┏━━

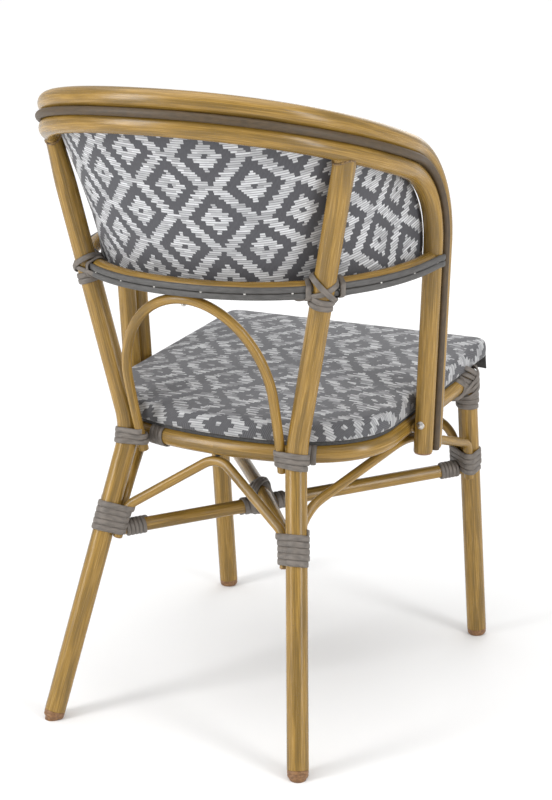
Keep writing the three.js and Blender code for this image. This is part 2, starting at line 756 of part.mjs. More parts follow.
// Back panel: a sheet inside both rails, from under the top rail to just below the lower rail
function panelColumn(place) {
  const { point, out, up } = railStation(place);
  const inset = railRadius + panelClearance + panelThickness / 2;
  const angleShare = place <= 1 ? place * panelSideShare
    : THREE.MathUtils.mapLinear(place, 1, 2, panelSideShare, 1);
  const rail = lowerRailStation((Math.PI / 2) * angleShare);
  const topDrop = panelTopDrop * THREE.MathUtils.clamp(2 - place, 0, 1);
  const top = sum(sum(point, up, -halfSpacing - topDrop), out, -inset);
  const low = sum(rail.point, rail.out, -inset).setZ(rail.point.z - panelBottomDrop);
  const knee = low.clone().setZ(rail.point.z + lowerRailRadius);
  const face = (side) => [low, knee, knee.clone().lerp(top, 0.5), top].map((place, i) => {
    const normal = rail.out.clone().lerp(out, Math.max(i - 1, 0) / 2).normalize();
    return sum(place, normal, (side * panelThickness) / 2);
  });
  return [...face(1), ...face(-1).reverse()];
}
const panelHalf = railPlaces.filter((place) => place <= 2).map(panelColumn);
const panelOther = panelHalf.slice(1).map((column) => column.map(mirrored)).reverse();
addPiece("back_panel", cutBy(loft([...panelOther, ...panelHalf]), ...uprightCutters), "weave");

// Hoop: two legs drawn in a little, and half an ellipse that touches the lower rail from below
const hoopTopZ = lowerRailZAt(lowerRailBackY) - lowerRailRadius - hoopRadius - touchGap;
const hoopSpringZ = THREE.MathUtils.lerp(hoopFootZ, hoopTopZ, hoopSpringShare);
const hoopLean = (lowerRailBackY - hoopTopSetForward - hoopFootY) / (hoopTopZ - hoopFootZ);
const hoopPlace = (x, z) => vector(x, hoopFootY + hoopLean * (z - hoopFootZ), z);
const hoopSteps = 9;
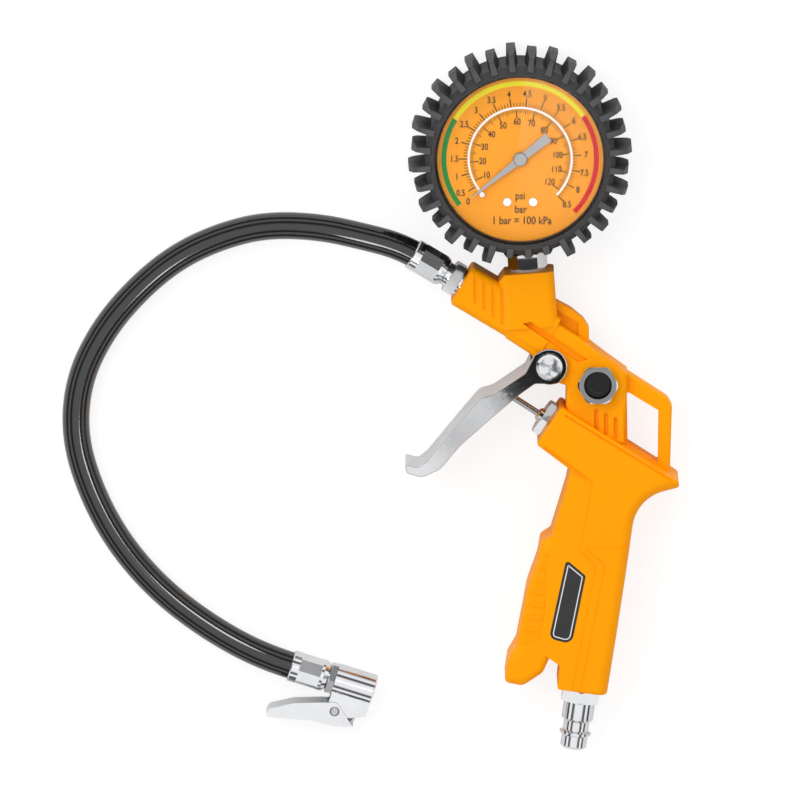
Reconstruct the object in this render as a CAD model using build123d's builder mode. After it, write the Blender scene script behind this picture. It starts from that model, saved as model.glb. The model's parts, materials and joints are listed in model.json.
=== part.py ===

┗━━

## DO THIS
Give only the number of lines in the records that contain the string "from".

## IN RESPONSE
3